On Mario, I hear you. We all do. It’s... kind of... one of those things. I won’t mention that Hezonja is currently repped by CAA, while Dotson’s agent currently has only one additional NBA client, because that will take us down a dark path. And as Berman’s article just showed, even the smallest wheel can squeak loud enough to be heard.
I feel like this is heading down the road of Mario being in the starting lineup longer than we’d like — maybe another 10 or 15 games — followed by Knox moving in and rotating DNPs/”rest”/BS low-level injuries that will have various guys off the active roster for a game or two at a time until maybe one more move can be made at the deadline.

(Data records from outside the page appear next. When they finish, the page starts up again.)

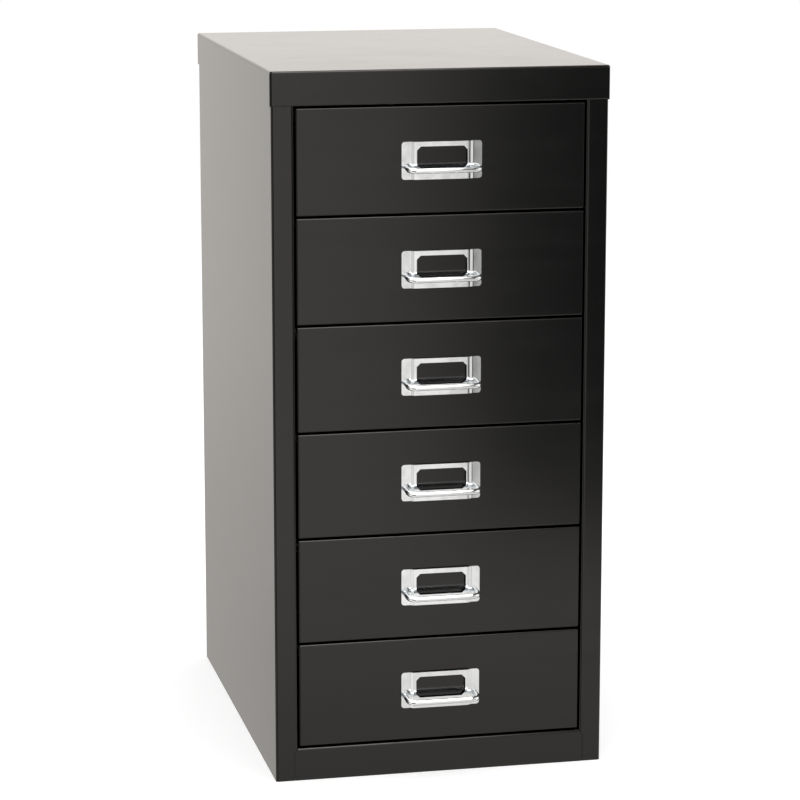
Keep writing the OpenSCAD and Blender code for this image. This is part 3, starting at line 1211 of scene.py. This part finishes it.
@dataclass(frozen=True)
class Flag:
    """Dark flag beside and over the set, from near to far by a direction's X and by elevation in degrees.

    Its near edge is soft in front of the cabinet and gets crisp through `crossing`. Its far end comes in
    through `narrows` and goes out again through `widens`. A lit gap lies across it.
    """

    near: float = 0.229
    near_overhead: float = 0.2312
    softness: float = 0.014
    softness_overhead: float = 0.004
    crossing: tuple[float, float] = (12.0, 24.0)
    far: float = 0.91
    far_overhead: float = 0.33
    far_softness: float = 0.05
    narrows: tuple[float, float] = (12.0, 18.0)
    widens: tuple[float, float] = (34.0, 40.0)
    low: float = -14.0
    low_softness: float = 0.8
    gap: tuple[float, float] = (-1.0, 9.0)
    gap_softness: float = 2.0
    level: float = 0.02

    def mask(self, tree: Tree, toward: bpy.types.NodeOutputs, rise: object) -> object:
        """Marks the directions that meet the flag.

        Args:
            tree: the world's nodes.
            toward: the direction, as its three parts.
            rise: its elevation.

        Returns:
            1 on the flag and 0 beside it.
        """
        across = toward["X"]
        edges = (
            tree.spread(
                rise, *self.crossing,
                self.near + way * self.softness, self.near_overhead + way * self.softness_overhead,
            ) for way in (-1, 1)
        )
        mask = tree.spread(across, *edges)
        soft = self.far_softness
        end = tree.spread(rise, *self.narrows, self.far - soft, self.far_overhead - soft)
        end = tree.math("ADD", end, tree.spread(rise, *self.widens, 0.0, self.far - self.far_overhead))
        for inside in (
            tree.spread(across, end, tree.math("ADD", end, 2 * soft), 1.0, 0.0),
            tree.spread(toward["Y"], -soft, soft, 1.0, 0.0),
            tree.spread(rise, self.low - self.low_softness, self.low + self.low_softness),
        ):
            mask = tree.math("MULTIPLY", mask, inside)
        gap = tree.math("MULTIPLY", *(
            tree.spread(rise, at - self.gap_softness, at + self.gap_softness, start, 1.0 - start)
            for at, start in zip(self.gap, (0.0, 1.0))
        ))
        return tree.math("MULTIPLY_ADD", mask, tree.math("MULTIPLY", gap, -1.0), mask)


@dataclass
class Studio:
    """White sweep, soft lamp and the camera."""

    camera_at: Point = (-555.2, -2569.2, 818.9)
    camera_azimuth: float = -12.348
    camera_elevation: float = 11.582
    camera_roll: float = 0.015
    lens: float = 136.83
    sensor: float = 36.0
    lamp_at: Point = (0, -300, 2300)
    lamp_to: Point = (0, 0, 300)
    lamp_size: tuple[float, float] = (1700, 1500)
    lamp_watts: float = 24.0
    floor_radius: float = 3000.0
    floor_facets: int = 96
    floor_shades: tuple[float, float] = (0.84, 0.87)
    floor_scale: float = 3.0
    floor_lift: float = 0.42
    ambient: float = 0.72
    warmth: Point = (1.04, 1.0, 0.95)
    horizon: tuple[float, float] = (-20.0, 0.0)
    low_level: float = 0.95
    high_level: float = 1.06
    wall_scale: float = 1.3
    wall_contrast: float = 1.6
    cards: Sequence[Card] = (
        Card(168, 28, 42, 30, 2.5, 1.11),
        Card(-150, -10, 20.5, 14, 1, 0.84),
        Card(-150, -28.5, 35, 16, 3, 0.72),
        Card(-150, -30.5, 20.5, 15, 1, 0.64),
        Card(0, -5, 30, 12.4, 2, 1.06),
        Card(0, -25, 30, 8, 1.5, 0.68),
        Card(-76, 32, 66, 20, 4, 0.5),
        Card(-76, -5, 66, 19, 3, 0.4),
        Card(-34, -5, 24, 19, 3, 0.16),
        Card(-64, -10, 13, 18, 2, 1),
        Card(-64, 0, 13, 13.5, 2, 0.72),
        Card(76, -7, 11, 20, 2, 0.82),
        Card(0, 90, 90, 52, 5, 5),
    )
    flag: Flag = Flag()

    def build(self) -> None:
        """Sets the room up."""
        self.set_sweep()
        self.set_floor()
        self.set_lamp()
        self.set_camera()

    def set_sweep(self) -> None:
        """Makes the world: white to the camera, a softly zoned room to reflections."""
        world = bpy.data.worlds.new("studio sweep")
        bpy.context.scene.world = world
        world.use_nodes = True
        world.cycles.sampling_method = "NONE"
        tree = Tree(world.node_tree)
        direction = tree.add("ShaderNodeTexCoord").outputs["Generated"]
        toward = tree.add("ShaderNodeSeparateXYZ", direction).outputs
        turn = tree.math("ARCTAN2", toward["X"], tree.math("MULTIPLY", toward["Y"], -1.0))
        turn = tree.math("MULTIPLY", turn, math.degrees(1))
        rise = tree.math("MULTIPLY", tree.math("ARCSINE", toward["Z"]), math.degrees(1))
        level = tree.spread(rise, *self.horizon, self.low_level, self.high_level)
        walls = tree.noise(direction, self.wall_scale, 1.0)
        walls = tree.math("MULTIPLY_ADD", walls, self.wall_contrast, 1.0 - self.wall_contrast / 2)
        level = tree.math("MULTIPLY", level, walls)
        for card in self.cards:
            level = tree.zone(level, card.mask(tree, turn, rise), card.level)
        level = tree.zone(level, self.flag.mask(tree, toward, rise), self.flag.level)
        room = tree.add("ShaderNodeVectorMath", self.warmth, operation="SCALE")
        tree.feed(room.inputs["Scale"], level)
        camera, mirrored = tree.rays()
        shade = tree.tint(mirrored, (*[self.ambient] * 3, 1.0), room.outputs[0])
        back = tree.add("ShaderNodeBackground", tree.tint(camera, shade, WHITE))
        tree.add("ShaderNodeOutputWorld", back.outputs[0])

    def set_floor(self) -> None:
        """Lays the pale floor, which keeps the cabinet's shadow."""
        work = Work()
        bmesh.ops.create_circle(
            work.bm, segments=self.floor_facets, radius=self.floor_radius, cap_ends=True
        )
        floor = work.finish("studio_floor", Vector((0, 0, 1)), 0.0, 0.0)
        made, tree = new_material("pale floor")
        camera, mirrored = tree.rays()
        cloud = tree.noise(tree.place(), self.floor_scale)
        shades = ((*[shade] * 3, 1.0) for shade in self.floor_shades)
        matt = tree.add("ShaderNodeBsdfDiffuse", tree.tint(cloud, *shades))
        lift = tree.add("ShaderNodeEmission", WHITE, tree.math("MULTIPLY", camera, self.floor_lift))
        lit = tree.add("ShaderNodeAddShader", matt.outputs[0], lift.outputs[0])
        clear = tree.add("ShaderNodeBsdfTransparent")
        mixed = tree.add("ShaderNodeMixShader", mirrored, lit.outputs[0], clear.outputs[0])
        tree.add("ShaderNodeOutputMaterial", mixed.outputs[0])
        floor.data.materials.append(made)

    def set_lamp(self) -> None:
        """Hangs the softbox over the set, unseen in reflections."""
        data = bpy.data.lights.new("overhead softbox", "AREA")
        data.shape = "RECTANGLE"
        data.size, data.size_y = (side * MM for side in self.lamp_size)
        data.energy = self.lamp_watts
        lamp = bpy.data.objects.new("overhead softbox", data)
        lamp.visible_glossy = False
        self.stand(lamp, self.lamp_at, Vector(self.lamp_to) - Vector(self.lamp_at))

    def set_camera(self) -> None:
        """Stands the camera where the photograph was taken from."""
        data = bpy.data.cameras.new("camera")
        data.sensor_width = self.sensor
        data.lens = self.lens
        camera = bpy.data.objects.new("camera", data)
        turn, rise = math.radians(-self.camera_azimuth), math.radians(self.camera_elevation)
        flat = math.cos(rise)
        ahead = Vector((math.sin(turn) * flat, math.cos(turn) * flat, -math.sin(rise)))
        self.stand(camera, self.camera_at, ahead, self.camera_roll)
        bpy.context.scene.camera = camera

    @staticmethod
    def stand(thing: bpy.types.Object, at: Point, ahead: Vector, roll: float = 0.0) -> None:
        """Places and aims the lamp or the camera.

        Args:
            thing: which one.
            at: where it stands, in millimetres.
            ahead: the way it looks.
            roll: its turn about that way, in degrees.
        """
        thing.location = Vector(at) * MM
        thing.rotation_mode = "QUATERNION"
        turned = Quaternion((0, 0, 1), math.radians(roll))
        thing.rotation_quaternion = ahead.to_track_quat("-Z", "Y") @ turned
        bpy.context.scene.collection.objects.link(thing)


def main() -> None:
    """Loads the frame, builds the cabinet and sets the studio."""
    logging.basicConfig(level=logging.INFO, format="%(message)s")
    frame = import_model()
    nodes = frame["nodes"]
    finishes = Finishes()
    TopCap().build(finishes)
    for side in Side:
        SidePanel(side).build(finishes)
    BaseRail().build(finishes)
    Carcass().build(nodes, finishes)
    for number in DRAWERS:
        Drawer(number).build(nodes, finishes)
    Studio().build()
    bpy.context.scene.view_settings.view_transform = "Standard"


if __name__ == "__main__":
    main()
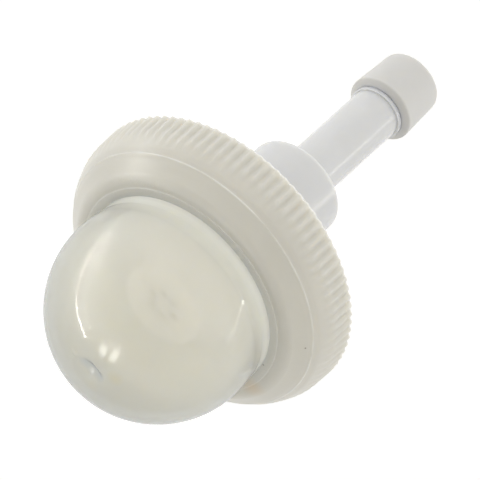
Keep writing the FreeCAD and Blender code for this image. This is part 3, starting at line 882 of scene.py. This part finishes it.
class PRIMERPUMP_OT_studio(bpy.types.Operator):
    """Set up the floor, the lights and the camera"""

    bl_idname = "primerpump.studio"
    bl_label = "Set up studio"

    def execute(self, context):
        studio = context.scene.primer_pump_studio
        context.scene.view_settings.view_transform = "Standard"
        self.world(studio)
        self.floor(studio)
        self.lights(studio)
        self.camera(studio)
        return {"FINISHED"}

    def seen_white(self, tree):
        """One where the camera, gloss or a see-through piece looks, nought for other light."""
        path = tree.nodes.new("ShaderNodeLightPath")
        seen = path.outputs["Is Camera Ray"]
        for other in ("Is Glossy Ray", "Is Transmission Ray"):
            either = tree.nodes.new("ShaderNodeMath")
            either.operation = "MAXIMUM"
            tree.links.new(seen, either.inputs[0])
            tree.links.new(path.outputs[other], either.inputs[1])
            seen = either.outputs[0]
        return seen

    def world(self, studio):
        """Even room light, and plain white where the camera sees past the pump."""
        world = bpy.data.worlds.new("studio_room")
        bpy.context.scene.world = world
        world.use_nodes = True
        tree = world.node_tree
        tree.nodes.clear()
        output = tree.nodes.new("ShaderNodeOutputWorld")
        mix = tree.nodes.new("ShaderNodeMixShader")
        height = tree.nodes.new("ShaderNodeSeparateXYZ")
        direction = tree.nodes.new("ShaderNodeTexCoord")
        tree.links.new(direction.outputs["Generated"], height.inputs["Vector"])
        levels = tree.nodes.new("ShaderNodeMapRange")
        levels.inputs["From Min"].default_value = 0.1
        levels.inputs["From Max"].default_value = 0.6
        levels.inputs["To Min"].default_value = studio.horizon_level
        levels.inputs["To Max"].default_value = studio.ceiling_level
        tree.links.new(height.outputs["Z"], levels.inputs["Value"])
        room = tree.nodes.new("ShaderNodeBackground")
        room.inputs["Color"].default_value = (1.0, 0.985, 0.95, 1.0)
        tree.links.new(levels.outputs["Result"], room.inputs["Strength"])
        white = tree.nodes.new("ShaderNodeBackground")
        white.inputs["Strength"].default_value = 1.0
        white.inputs["Color"].default_value = (1.0, 1.0, 1.0, 1.0)
        tree.links.new(self.seen_white(tree), mix.inputs["Fac"])
        tree.links.new(room.outputs["Background"], mix.inputs[1])
        tree.links.new(white.outputs["Background"], mix.inputs[2])
        tree.links.new(mix.outputs["Shader"], output.inputs["Surface"])

    def floor(self, studio):
        """Pale floor that can be seen through from below."""
        bm = bmesh.new()
        bmesh.ops.create_grid(bm, x_segments=1, y_segments=1, size=3.0)
        height = CAD_LOW.z - studio.floor_drop
        bmesh.ops.translate(bm, verts=bm.verts[:], vec=(0, 0, height))
        material = bpy.data.materials.new("pale_floor")
        material.use_nodes = True
        tree = material.node_tree
        tree.nodes.clear()
        output = tree.nodes.new("ShaderNodeOutputMaterial")
        both = tree.nodes.new("ShaderNodeAddShader")
        matt = tree.nodes.new("ShaderNodeBsdfDiffuse")
        matt.inputs["Color"].default_value = (0.9, 0.9, 0.9, 1.0)
        lit = tree.nodes.new("ShaderNodeEmission")
        lit.inputs["Strength"].default_value = studio.floor_glow
        tree.links.new(matt.outputs["BSDF"], both.inputs[0])
        tree.links.new(lit.outputs["Emission"], both.inputs[1])
        below = tree.nodes.new("ShaderNodeMixShader")
        clear = tree.nodes.new("ShaderNodeBsdfTransparent")
        side = tree.nodes.new("ShaderNodeNewGeometry")
        tree.links.new(side.outputs["Backfacing"], below.inputs["Fac"])
        tree.links.new(both.outputs["Shader"], below.inputs[1])
        tree.links.new(clear.outputs["BSDF"], below.inputs[2])
        tree.links.new(below.outputs["Shader"], output.inputs["Surface"])
        finish_mesh(bm, "floor", material)

    def lights(self, studio):
        """Two soft lamps, and small ones that only show as reflections."""
        self.lamp("window_light", WINDOW_PLACE, ROOM_LAMP_SIZE, studio.window_power, WINDOW_TINT)
        self.lamp("side_light", SIDE_PLACE, ROOM_LAMP_SIZE, SIDE_POWER, SIDE_TINT)
        self.row_of_diodes("upper_diode", UPPER_STRIP, UPPER_DIODES)
        self.row_of_diodes("lower_diode", LOWER_STRIP, LOWER_DIODES)
        start = STEM_GLEAM_MIDDLE - STEM_GLEAM_REACH
        end = STEM_GLEAM_MIDDLE + STEM_GLEAM_REACH
        self.gloss_lamp("stem_gleam", start, end, STEM_GLEAM_WIDTH, STEM_GLEAM_POWER)
        start, end = COLLAR_SHINE_ENDS
        shine = self.gloss_lamp(
            "collar_shine", start, end, COLLAR_SHINE_WIDTH, COLLAR_SHINE_POWER
        )
        shine.light_linking.receiver_collection = bpy.data.collections.new("shining_collar")
        shine.light_linking.receiver_collection.objects.link(bpy.data.objects["toothed_collar"])
        for gleam in BULB_GLEAMS:
            self.gleam(*gleam)

    def mirrored(self, pixel, distance):
        """Place from which a lamp is seen in the bulb at a pixel of the photograph."""
        studio = bpy.context.scene.primer_pump_studio
        bulb = sizes()[0]
        right, up, back = camera_axes(studio)
        eye = camera_place(studio)
        side = (pixel[0] - IMAGE_SIZE / 2) * pixel_size(studio)
        rise = (IMAGE_SIZE / 2 - pixel[1]) * pixel_size(studio)
        sight = right * side + up * rise - back * studio.distance
        middle = Vector((0, 0, bulb.neck_top + bulb.middle_rise))
        hit = intersect_line_sphere(eye, eye + sight, middle, bulb.radius)[1]
        away = sight.normalized().reflect((hit - middle).normalized())
        return hit + away * distance

    def row_of_diodes(self, name, ends, count):
        """Row of small square lamps that are mirrored in the bulb as a line of dots."""
        start, end = (self.mirrored(pixel, DIODE_DISTANCE) for pixel in ends)
        for i in range(count):
            near = start.lerp(end, (i - DIODE_HALF_LENGTH) / (count - 1))
            far = start.lerp(end, (i + DIODE_HALF_LENGTH) / (count - 1))
            self.gloss_lamp("%s_%d" % (name, i + 1), near, far, DIODE_WIDTH, DIODE_POWER)

    def gleam(self, name, ends, distance, width, power):
        """Lamp mirrored in the bulb between two pixels of the photograph."""
        start, end = (self.mirrored(pixel, distance) for pixel in ends)
        self.gloss_lamp(name, start, end, width, power)

    def gloss_lamp(self, name, start, end, width, power):
        """Flat lamp from one place to another that only shows as a reflection."""
        run = end - start
        data = bpy.data.lights.new(name, "AREA")
        data.shape = "RECTANGLE"
        data.size = run.length
        data.size_y = width
        data.energy = power
        data.color = GLOSS_TINT
        across = run.normalized()
        middle = (start + end) / 2
        away = (middle - across * middle.dot(across)).normalized()
        turn = Matrix((across, away.cross(across), away)).transposed().to_4x4()
        lamp = bpy.data.objects.new(name, data)
        bpy.context.scene.collection.objects.link(lamp)
        lamp.matrix_world = Matrix.Translation(middle) @ turn
        lamp.visible_camera = False
        lamp.visible_diffuse = False
        lamp.visible_transmission = False
        return lamp

    def lamp(self, name, place, size, power, tint):
        """Soft round lamp that points at the pump and doesn't show in its gloss."""
        data = bpy.data.lights.new(name, "AREA")
        data.shape = "DISK"
        data.size = size
        data.energy = power
        data.color = tint
        lamp = bpy.data.objects.new(name, data)
        bpy.context.scene.collection.objects.link(lamp)
        lamp.location = place
        lamp.rotation_mode = "QUATERNION"
        lamp.rotation_quaternion = Vector(place).to_track_quat("Z", "Y")
        lamp.visible_glossy = False
        lamp.visible_camera = False

    def camera(self, studio):
        """Camera that looks at the pump as the photograph does."""
        right, up, back = camera_axes(studio)
        data = bpy.data.cameras.new("camera")
        data.sensor_width = SENSOR_WIDTH
        data.lens = studio.lens
        data.clip_start = 0.01
        data.clip_end = 20.0
        camera = bpy.data.objects.new("camera", data)
        bpy.context.scene.collection.objects.link(camera)
        bpy.context.scene.camera = camera
        turn = Matrix((right, up, back)).transposed()
        camera.matrix_world = Matrix.Translation(camera_place(studio)) @ turn.to_4x4()


class PRIMERPUMP_PT_panel(bpy.types.Panel):
    """Sidebar panel with every step of the model"""

    bl_label = "Primer Pump"
    bl_idname = "PRIMERPUMP_PT_panel"
    bl_space_type = "VIEW_3D"
    bl_region_type = "UI"
    bl_category = "Primer Pump"

    def draw(self, context):
        for step in STEPS:
            self.layout.operator(step.bl_idname)
        for name in SETTINGS:
            group = getattr(context.scene, name)
            box = self.layout.box()
            for prop in group.bl_rna.properties:
                if prop.identifier not in {"name", "rna_type"}:
                    box.prop(group, prop.identifier)


STEPS = (
    PRIMERPUMP_OT_collar,
    PRIMERPUMP_OT_bulb,
    PRIMERPUMP_OT_body,
    PRIMERPUMP_OT_seal,
    PRIMERPUMP_OT_spring,
    PRIMERPUMP_OT_inner_parts,
    PRIMERPUMP_OT_studio,
)
SETTINGS = {
    "primer_pump_bulb": BulbSizes,
    "primer_pump_collar": CollarSizes,
    "primer_pump_spring": SpringSizes,
    "primer_pump_finishes": PumpFinishes,
    "primer_pump_studio": StudioSettings,
}


def register():
    for group in SETTINGS.values():
        bpy.utils.register_class(group)
    for name, group in SETTINGS.items():
        setattr(bpy.types.Scene, name, PointerProperty(type=group))
    for step in STEPS:
        bpy.utils.register_class(step)
    bpy.utils.register_class(PRIMERPUMP_PT_panel)


def unregister():
    bpy.utils.unregister_class(PRIMERPUMP_PT_panel)
    for step in reversed(STEPS):
        bpy.utils.unregister_class(step)
    for name in SETTINGS:
        delattr(bpy.types.Scene, name)
    for group in SETTINGS.values():
        bpy.utils.unregister_class(group)


def main():
    register()
    bpy.ops.primerpump.collar()
    bpy.ops.primerpump.bulb()
    bpy.ops.primerpump.body()
    bpy.ops.primerpump.seal()
    bpy.ops.primerpump.spring()
    bpy.ops.primerpump.inner_parts()
    bpy.ops.primerpump.studio()


if __name__ == "__main__":
    main()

So that seems to be that, unless there’s something I’m missing. Last minute “Ron Baker: Untapped Potential” arguments, perhaps?
With Courtney Lee, I’m wondering if the best play isn’t to wait until closer to the trade deadline, then include a second rounder AND the maximum $5.1 million in cash they can in a deal. They’d have paid out the majority of Lee’s deal, and the cash probably covers the rest of what he’s owed to whatever team he’s moved to this season, which makes the deal more financially palatable.
Personally, I’m not sold they’re going to be super aggressive about unloading Lee this year. It seems they may have to give up a young player or asset(s) of actual consequence, and if so, waiting until the summer to see if they even really need the cap space they gain from moving on from him makes some sense. That’s probably the only major decision facing the Knicks until next summer, when they’ll likely have another lottery pick to add to the mix, to re-sign a certain 7’3” Latvian to a massive contract and potentially add a difference-making max FA to the mix. Is it worth it to attach Burke if it unloads Lee just for an expiring? How about a re-energized Mudiay? Dotson?
Unfortunately, the ship has sailed on The Ron Baker Story. If there’s any contribution I can see him making to the Knicks moving forward, it’s his expiring salary being used to grease the wheels of some other deal.
At least he’ll always have his writing career to fall back on if this whole professional basketball thing doesn’t work out for him.